• [Task brief] Your task is to write out the complete listing exactly as it is shown.
━━━ Provided data ━━━
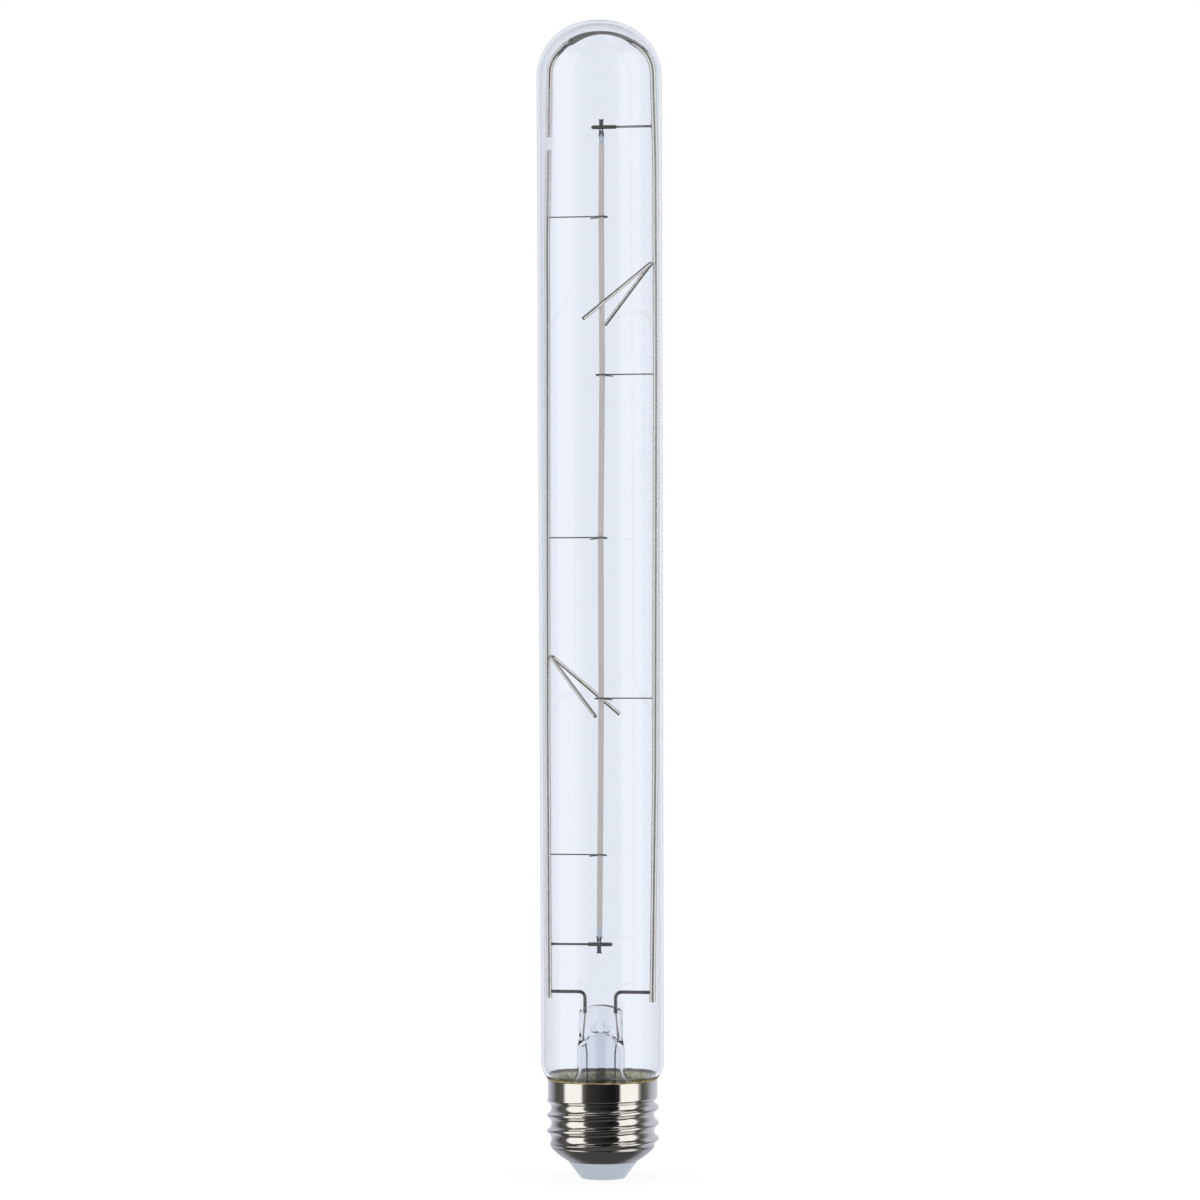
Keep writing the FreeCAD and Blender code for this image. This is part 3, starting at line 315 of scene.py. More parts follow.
def new_material(name):
    """A material with an empty node tree."""
    material = bpy.data.materials.new(name)
    material.use_nodes = True
    material.node_tree.nodes.clear()
    return material, material.node_tree


def tuned(colour, factor=1.0):
    """A colour property as red, green, blue and alpha, made darker or lighter."""
    return [min(c * factor, 1.0) for c in colour] + [1.0]


def lamp_clear(tree, glass, tint):
    """Let lamps' light through a glass shader unbent, so that what is inside is lit."""
    shadow = add(tree, "ShaderNodeLightPath").outputs["Is Shadow Ray"]
    clear = add(tree, "ShaderNodeBsdfTransparent", {"Color": tint})
    mix = add(tree, "ShaderNodeMixShader", {"Fac": shadow, 1: glass, 2: clear})
    add(tree, "ShaderNodeOutputMaterial", {"Surface": mix})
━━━
• [Written solution]
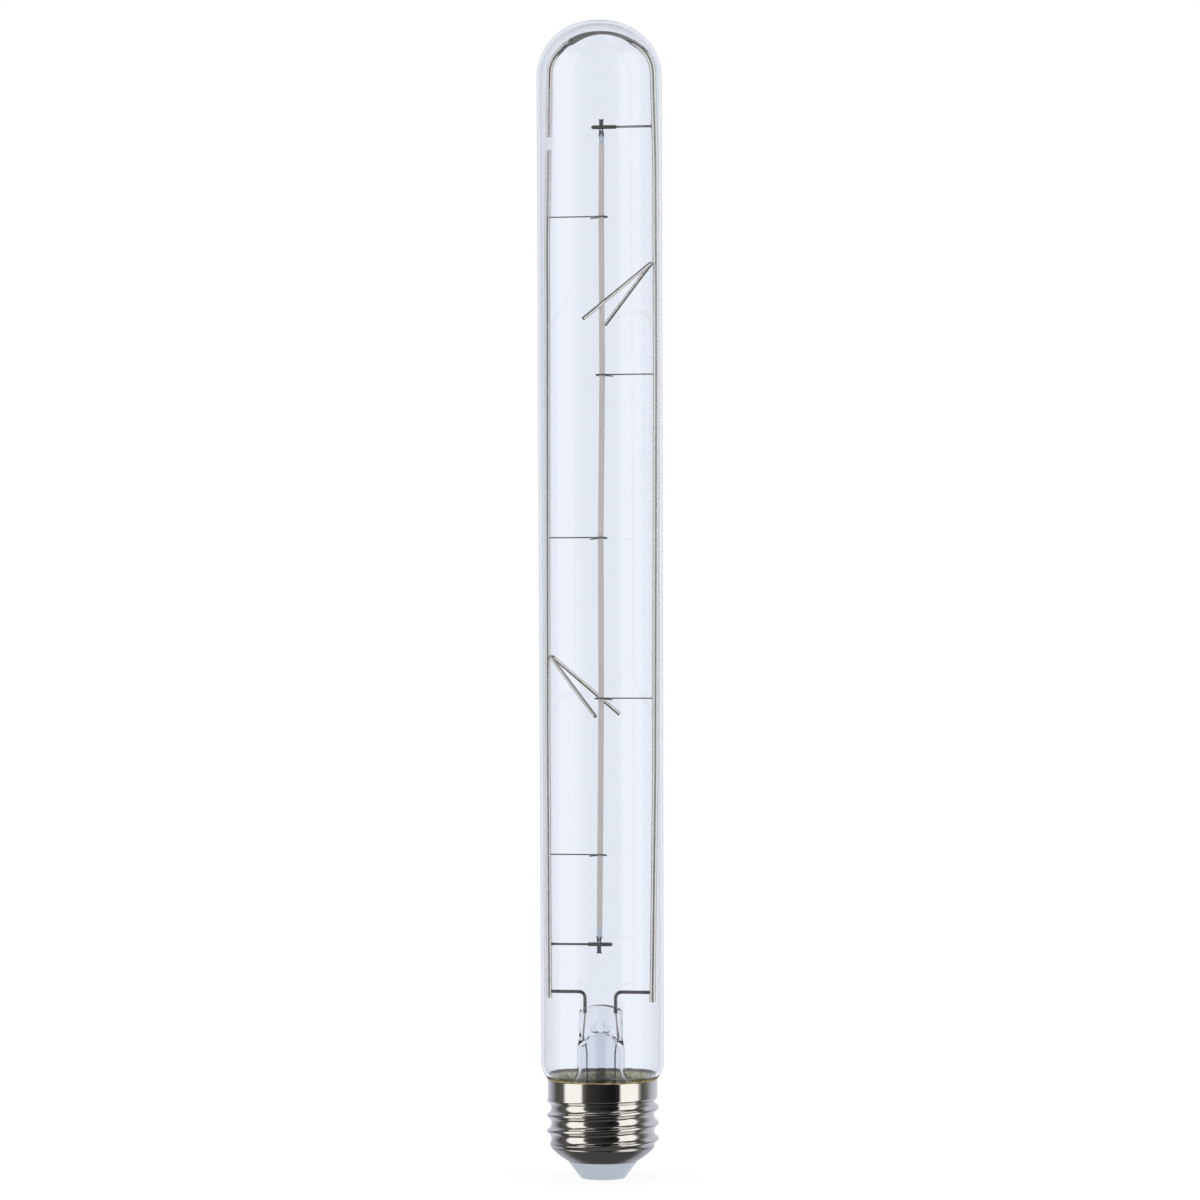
Keep writing the FreeCAD and Blender code for this image. This is part 3, starting at line 315 of scene.py. More parts follow.
def new_material(name):
    """A material with an empty node tree."""
    material = bpy.data.materials.new(name)
    material.use_nodes = True
    material.node_tree.nodes.clear()
    return material, material.node_tree


def tuned(colour, factor=1.0):
    """A colour property as red, green, blue and alpha, made darker or lighter."""
    return [min(c * factor, 1.0) for c in colour] + [1.0]


def lamp_clear(tree, glass, tint):
    """Let lamps' light through a glass shader unbent, so that what is inside is lit."""
    shadow = add(tree, "ShaderNodeLightPath").outputs["Is Shadow Ray"]
    clear = add(tree, "ShaderNodeBsdfTransparent", {"Color": tint})
    mix = add(tree, "ShaderNodeMixShader", {"Fac": shadow, 1: glass, 2: clear})
    add(tree, "ShaderNodeOutputMaterial", {"Surface": mix})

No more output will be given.